The trees only use about 10% of the water they absorb.
They excrete the remaining 90% through their leaves, which turn into rain.
This is why one speaks of a rainforest”.

The 4 layers
• The emergent layer: the tallest and oldest trees stand watch over the rest of the forest, providing habitat for large birds and primate species.
• The Canopy: Between 50 and 90% of a rainforest’s species live in the canopy. Leaves take advantage of the bright sun here to power the forest’s rapid growth.
• The Understory: Dark and glomy, the understory is shielded from the weather above, making it a good nursery for young saplings.
• The Forest Floor: Bacteria, fungi, and insects rapidly decompose organic matter, recycling nutrients for use by other organisms.

Some rainy facts
• Rainforests are so densely packed with vegetation that a drop of rain falling from the forest’s emergent layer can take 10 minutes to reach the forest floor.
• Tropical rainforests are so warm and moist that they produce as much as 75% of their own rain through evaporation and transpiration.
• Rainforests help maintain the world’s water cycle. More than 50% of the precipitation striking a rainforest is returned to the atmosphere by evapotranspiration, helping to regulate healthy rainfall around the planet.
• The rainforests also store a considerable percentage of the world’s freshwater, with the Amazon Basin alone storing one fifth.
Some forest facts
• The earth’s oldest ecosystem is the rainforest. Some rainforests have been around for approximately 70 million years. The Amazon Rainforest has been around for at least 55 million years.
• The Amazon is the world’s largest tropical rainforest. Covering over 5.5 million square kilometers, it’s so big that the UK and Ireland would fit into it 17 times.
• There are more trees in the Amazon than stars in the Milky Way.

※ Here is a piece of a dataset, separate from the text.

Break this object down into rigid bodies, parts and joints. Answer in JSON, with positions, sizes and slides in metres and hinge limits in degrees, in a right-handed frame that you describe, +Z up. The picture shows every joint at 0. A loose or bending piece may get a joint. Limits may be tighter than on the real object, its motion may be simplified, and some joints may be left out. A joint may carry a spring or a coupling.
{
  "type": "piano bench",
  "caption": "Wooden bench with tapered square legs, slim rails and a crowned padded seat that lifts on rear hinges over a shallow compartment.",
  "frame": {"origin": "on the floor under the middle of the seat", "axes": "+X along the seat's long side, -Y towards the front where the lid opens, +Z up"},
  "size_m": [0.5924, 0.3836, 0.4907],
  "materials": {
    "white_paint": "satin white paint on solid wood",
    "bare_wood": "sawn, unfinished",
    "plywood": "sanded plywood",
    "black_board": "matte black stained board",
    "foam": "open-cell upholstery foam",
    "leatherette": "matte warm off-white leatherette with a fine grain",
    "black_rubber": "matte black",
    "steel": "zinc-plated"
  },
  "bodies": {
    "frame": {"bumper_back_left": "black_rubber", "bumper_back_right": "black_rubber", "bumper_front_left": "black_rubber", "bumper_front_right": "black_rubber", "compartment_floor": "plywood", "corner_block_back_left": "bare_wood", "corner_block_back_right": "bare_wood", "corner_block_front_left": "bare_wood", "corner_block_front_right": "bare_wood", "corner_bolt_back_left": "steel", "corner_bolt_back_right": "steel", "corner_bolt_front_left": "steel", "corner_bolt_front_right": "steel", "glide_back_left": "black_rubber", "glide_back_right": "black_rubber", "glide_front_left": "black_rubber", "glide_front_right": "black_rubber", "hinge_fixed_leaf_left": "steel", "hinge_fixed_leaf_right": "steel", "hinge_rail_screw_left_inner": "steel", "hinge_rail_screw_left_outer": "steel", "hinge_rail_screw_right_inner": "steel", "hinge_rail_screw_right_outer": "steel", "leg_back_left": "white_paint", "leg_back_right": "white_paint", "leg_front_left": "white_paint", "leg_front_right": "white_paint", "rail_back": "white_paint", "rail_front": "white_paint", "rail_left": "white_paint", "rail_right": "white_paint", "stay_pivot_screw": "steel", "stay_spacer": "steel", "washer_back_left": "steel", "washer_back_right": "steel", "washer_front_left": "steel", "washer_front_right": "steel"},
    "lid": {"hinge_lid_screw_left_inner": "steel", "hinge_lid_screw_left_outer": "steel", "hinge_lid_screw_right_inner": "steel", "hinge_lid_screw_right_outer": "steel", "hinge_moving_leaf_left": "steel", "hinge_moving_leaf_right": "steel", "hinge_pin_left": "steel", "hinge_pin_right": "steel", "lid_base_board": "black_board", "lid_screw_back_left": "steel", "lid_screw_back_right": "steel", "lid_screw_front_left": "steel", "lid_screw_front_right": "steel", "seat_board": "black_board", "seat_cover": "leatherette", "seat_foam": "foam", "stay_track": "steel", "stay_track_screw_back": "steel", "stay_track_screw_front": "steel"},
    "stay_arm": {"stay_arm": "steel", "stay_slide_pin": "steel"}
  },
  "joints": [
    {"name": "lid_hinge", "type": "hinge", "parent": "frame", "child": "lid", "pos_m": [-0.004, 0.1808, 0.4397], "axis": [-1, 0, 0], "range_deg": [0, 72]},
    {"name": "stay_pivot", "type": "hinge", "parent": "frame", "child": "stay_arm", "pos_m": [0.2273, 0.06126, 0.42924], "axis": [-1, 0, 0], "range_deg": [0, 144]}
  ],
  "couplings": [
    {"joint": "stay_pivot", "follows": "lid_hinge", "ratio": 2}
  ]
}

• Around 400–500 indigenous Amerindian tribes call the Amazon rainforest home. It’s believed that about fifty of these tribes have never had contact with the outside world!
Medicinal plants
• The Amazon Rainforest is home to an estimated 40,000 plant species, many of which have medicinal properties that have been used for centuries by indigenous communities.
• It is estimated that less than 1% of the plant species in the Amazon Rainforest have been studied for their medicinal properties.
• Many modern medicines, including drugs for cancer, heart disease, and HIV, have been derived from rainforest plants.
• The loss of the Amazon Rainforest due to deforestation threatens not only the survival of these medicinal plants but also the health and well-being of indigenous communities and the world at large.
What would happen if the Amazon Rainforest would disappear?
• The Amazon Rainforest produces 20% of the world’s oxygen and is often referred to as the “lungs of the earth.”
• Indigenous communities that depend on the rainforest for their livelihoods and way of life would be displaced.
• The loss of the rainforest’s potential medicines would have major implications for global health.
• The Amazon Rainforest is a key regulator of global weather patterns, and its disappearance would likely have far-reaching consequences for climate and weather systems.
Hopefully we provide you with enough information to see why its is important to help us save the Amazon rainforest!